I sat in meetings and watched the marketing director take credit for stuff he didn’t do and tear people down behind the scenes. Other people had meetings with the CEO and reported lies and deceit that had been carried on by the marketing director, but they always seemed to fall on deaf ears.
So really…what DID I learn? Well, I waited and waited and waited for the CEO to call me up and tell me that the marketing director had been discovered to be a manipulative liar. I hoped that my reputation would be restored. I longed for the day that one man wouldn’t have so much sway on the CEO. I hoped for an apology. I expected an apology. I deserved an apology.
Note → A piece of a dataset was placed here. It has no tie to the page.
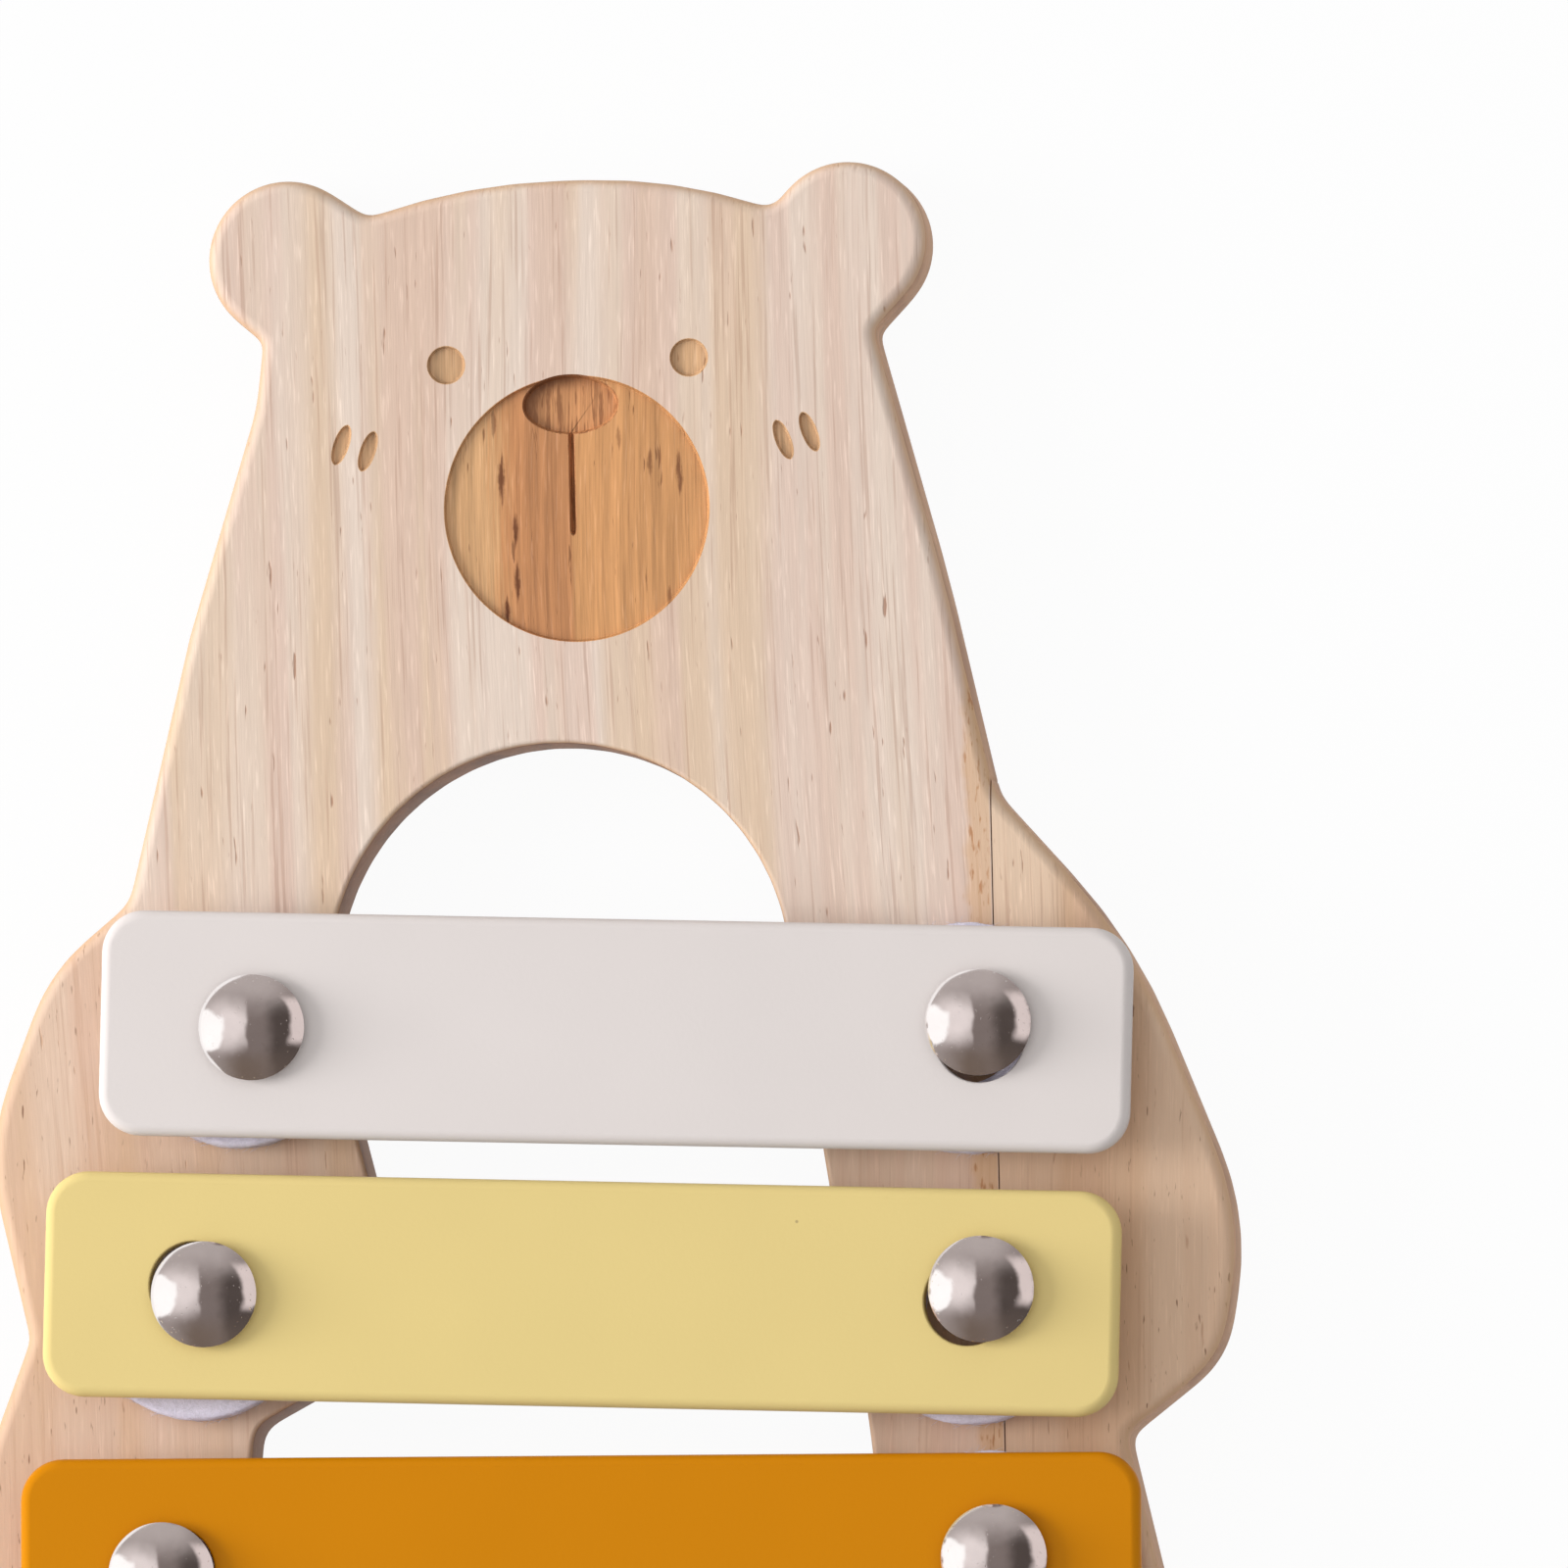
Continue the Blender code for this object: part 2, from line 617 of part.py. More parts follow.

But that apology has never come. One day a wise man came to our office and led a staff meeting. He talked about forgiveness and apologies. He said that we need to realize that forgiveness doesn’t come when someone asks for it. He said that it is up to each of us to grant forgiveness and that is not dependent on whether or not the offending party has asked for it. The truth is, he said, that the offending party may not even know they have offended. How will they ever ask for forgiveness if they don’t even think they’ve done anything wrong?
Wise words indeed.
I don’t know that I’ve truly forgiven the marketing director for his lies and the damage he caused. Some days I think I have. Other days, like this one, when I sit and think about it for a while, I tense up, I replay those meetings over and over in my mind, and I get angry all over again. Is it possible to forgive and still get angry about it? I doubt it.
But I have learned this for sure. I can’t dwell on it. When I find myself dwelling on it, I force myself to change my train of thought. I have to move on in my mind. I have to let it go. I’ve learned that I have to continuously choose to let it go, live in the present, and refuse to give power or authority to those who have harmed me.
I’m Darrell Darnell, and this has been Stuff I Learned Yesterday.